§ **What is expected**: Return the complete listing that follows, with each line reproduced exactly.

§ **Given information**:
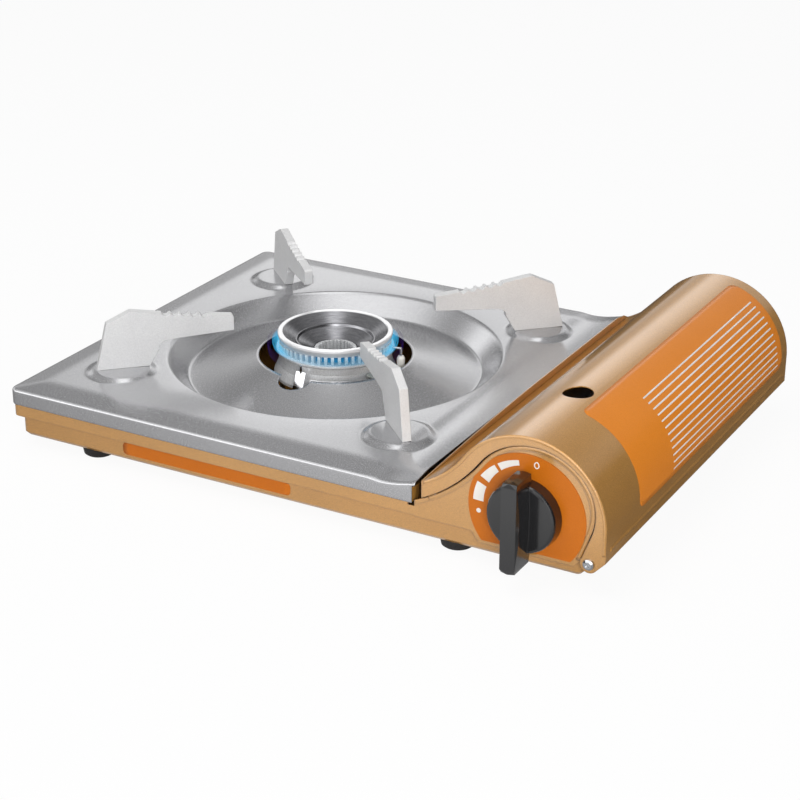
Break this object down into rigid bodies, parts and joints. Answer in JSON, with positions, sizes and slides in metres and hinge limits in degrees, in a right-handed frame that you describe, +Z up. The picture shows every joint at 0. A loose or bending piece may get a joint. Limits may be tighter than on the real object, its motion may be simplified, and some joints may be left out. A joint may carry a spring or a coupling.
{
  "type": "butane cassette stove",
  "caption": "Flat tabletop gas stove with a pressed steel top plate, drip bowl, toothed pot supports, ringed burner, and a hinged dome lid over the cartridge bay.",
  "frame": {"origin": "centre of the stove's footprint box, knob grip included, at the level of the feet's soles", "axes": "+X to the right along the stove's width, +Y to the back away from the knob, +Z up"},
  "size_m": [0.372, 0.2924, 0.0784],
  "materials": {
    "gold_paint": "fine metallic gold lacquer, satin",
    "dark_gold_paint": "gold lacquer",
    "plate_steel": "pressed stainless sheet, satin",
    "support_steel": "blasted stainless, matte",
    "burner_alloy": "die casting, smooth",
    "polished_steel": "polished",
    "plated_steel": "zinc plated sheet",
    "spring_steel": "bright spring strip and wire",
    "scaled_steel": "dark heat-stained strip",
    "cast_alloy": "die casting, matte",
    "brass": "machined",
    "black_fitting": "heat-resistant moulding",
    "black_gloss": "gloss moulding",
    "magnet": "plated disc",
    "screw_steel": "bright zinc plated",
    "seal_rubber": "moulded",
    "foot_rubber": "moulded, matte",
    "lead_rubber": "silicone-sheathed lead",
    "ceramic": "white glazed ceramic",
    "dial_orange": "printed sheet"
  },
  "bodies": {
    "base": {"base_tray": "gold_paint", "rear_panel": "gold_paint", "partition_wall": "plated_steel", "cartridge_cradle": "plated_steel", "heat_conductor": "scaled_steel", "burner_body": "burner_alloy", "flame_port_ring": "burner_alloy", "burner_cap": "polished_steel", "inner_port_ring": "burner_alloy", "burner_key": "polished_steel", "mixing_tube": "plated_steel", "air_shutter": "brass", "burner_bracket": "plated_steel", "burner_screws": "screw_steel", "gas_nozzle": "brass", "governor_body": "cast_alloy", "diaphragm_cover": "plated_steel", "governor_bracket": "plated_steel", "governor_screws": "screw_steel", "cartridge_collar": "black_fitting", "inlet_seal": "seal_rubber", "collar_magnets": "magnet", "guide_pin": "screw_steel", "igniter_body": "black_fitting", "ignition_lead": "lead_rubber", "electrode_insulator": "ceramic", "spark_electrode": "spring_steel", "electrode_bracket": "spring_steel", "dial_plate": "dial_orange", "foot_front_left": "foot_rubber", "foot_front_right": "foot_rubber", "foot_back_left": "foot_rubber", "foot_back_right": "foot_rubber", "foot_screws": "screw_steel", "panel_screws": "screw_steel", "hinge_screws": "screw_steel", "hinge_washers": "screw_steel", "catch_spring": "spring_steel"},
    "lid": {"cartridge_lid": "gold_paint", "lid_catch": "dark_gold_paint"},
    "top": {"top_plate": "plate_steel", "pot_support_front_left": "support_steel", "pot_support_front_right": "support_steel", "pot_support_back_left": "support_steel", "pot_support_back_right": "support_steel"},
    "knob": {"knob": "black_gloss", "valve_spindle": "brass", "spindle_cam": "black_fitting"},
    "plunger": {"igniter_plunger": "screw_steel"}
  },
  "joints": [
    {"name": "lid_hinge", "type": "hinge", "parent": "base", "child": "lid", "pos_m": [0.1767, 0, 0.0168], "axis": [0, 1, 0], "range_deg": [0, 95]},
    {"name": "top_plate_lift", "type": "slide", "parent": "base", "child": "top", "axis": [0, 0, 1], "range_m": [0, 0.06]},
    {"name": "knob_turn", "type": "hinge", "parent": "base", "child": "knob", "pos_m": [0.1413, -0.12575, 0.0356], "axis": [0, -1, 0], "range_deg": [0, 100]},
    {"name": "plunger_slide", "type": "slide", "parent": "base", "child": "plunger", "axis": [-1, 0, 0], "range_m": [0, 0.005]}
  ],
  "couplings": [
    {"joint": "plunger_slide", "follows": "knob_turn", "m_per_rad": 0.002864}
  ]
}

§ **Finished answer**:
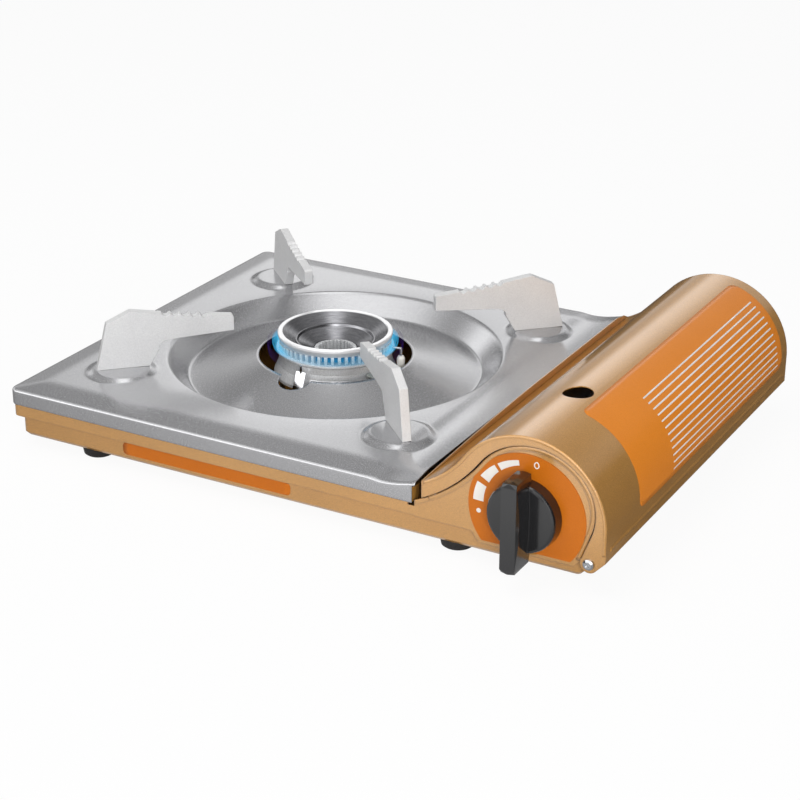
Break this object down into rigid bodies, parts and joints. Answer in JSON, with positions, sizes and slides in metres and hinge limits in degrees, in a right-handed frame that you describe, +Z up. The picture shows every joint at 0. A loose or bending piece may get a joint. Limits may be tighter than on the real object, its motion may be simplified, and some joints may be left out. A joint may carry a spring or a coupling.
{
  "type": "butane cassette stove",
  "caption": "Flat tabletop gas stove with a pressed steel top plate, drip bowl, toothed pot supports, ringed burner, and a hinged dome lid over the cartridge bay.",
  "frame": {"origin": "centre of the stove's footprint box, knob grip included, at the level of the feet's soles", "axes": "+X to the right along the stove's width, +Y to the back away from the knob, +Z up"},
  "size_m": [0.372, 0.2924, 0.0784],
  "materials": {
    "gold_paint": "fine metallic gold lacquer, satin",
    "dark_gold_paint": "gold lacquer",
    "plate_steel": "pressed stainless sheet, satin",
    "support_steel": "blasted stainless, matte",
    "burner_alloy": "die casting, smooth",
    "polished_steel": "polished",
    "plated_steel": "zinc plated sheet",
    "spring_steel": "bright spring strip and wire",
    "scaled_steel": "dark heat-stained strip",
    "cast_alloy": "die casting, matte",
    "brass": "machined",
    "black_fitting": "heat-resistant moulding",
    "black_gloss": "gloss moulding",
    "magnet": "plated disc",
    "screw_steel": "bright zinc plated",
    "seal_rubber": "moulded",
    "foot_rubber": "moulded, matte",
    "lead_rubber": "silicone-sheathed lead",
    "ceramic": "white glazed ceramic",
    "dial_orange": "printed sheet"
  },
  "bodies": {
    "base": {"base_tray": "gold_paint", "rear_panel": "gold_paint", "partition_wall": "plated_steel", "cartridge_cradle": "plated_steel", "heat_conductor": "scaled_steel", "burner_body": "burner_alloy", "flame_port_ring": "burner_alloy", "burner_cap": "polished_steel", "inner_port_ring": "burner_alloy", "burner_key": "polished_steel", "mixing_tube": "plated_steel", "air_shutter": "brass", "burner_bracket": "plated_steel", "burner_screws": "screw_steel", "gas_nozzle": "brass", "governor_body": "cast_alloy", "diaphragm_cover": "plated_steel", "governor_bracket": "plated_steel", "governor_screws": "screw_steel", "cartridge_collar": "black_fitting", "inlet_seal": "seal_rubber", "collar_magnets": "magnet", "guide_pin": "screw_steel", "igniter_body": "black_fitting", "ignition_lead": "lead_rubber", "electrode_insulator": "ceramic", "spark_electrode": "spring_steel", "electrode_bracket": "spring_steel", "dial_plate": "dial_orange", "foot_front_left": "foot_rubber", "foot_front_right": "foot_rubber", "foot_back_left": "foot_rubber", "foot_back_right": "foot_rubber", "foot_screws": "screw_steel", "panel_screws": "screw_steel", "hinge_screws": "screw_steel", "hinge_washers": "screw_steel", "catch_spring": "spring_steel"},
    "lid": {"cartridge_lid": "gold_paint", "lid_catch": "dark_gold_paint"},
    "top": {"top_plate": "plate_steel", "pot_support_front_left": "support_steel", "pot_support_front_right": "support_steel", "pot_support_back_left": "support_steel", "pot_support_back_right": "support_steel"},
    "knob": {"knob": "black_gloss", "valve_spindle": "brass", "spindle_cam": "black_fitting"},
    "plunger": {"igniter_plunger": "screw_steel"}
  },
  "joints": [
    {"name": "lid_hinge", "type": "hinge", "parent": "base", "child": "lid", "pos_m": [0.1767, 0, 0.0168], "axis": [0, 1, 0], "range_deg": [0, 95]},
    {"name": "top_plate_lift", "type": "slide", "parent": "base", "child": "top", "axis": [0, 0, 1], "range_m": [0, 0.06]},
    {"name": "knob_turn", "type": "hinge", "parent": "base", "child": "knob", "pos_m": [0.1413, -0.12575, 0.0356], "axis": [0, -1, 0], "range_deg": [0, 100]},
    {"name": "plunger_slide", "type": "slide", "parent": "base", "child": "plunger", "axis": [-1, 0, 0], "range_m": [0, 0.005]}
  ],
  "couplings": [
    {"joint": "plunger_slide", "follows": "knob_turn", "m_per_rad": 0.002864}
  ]
}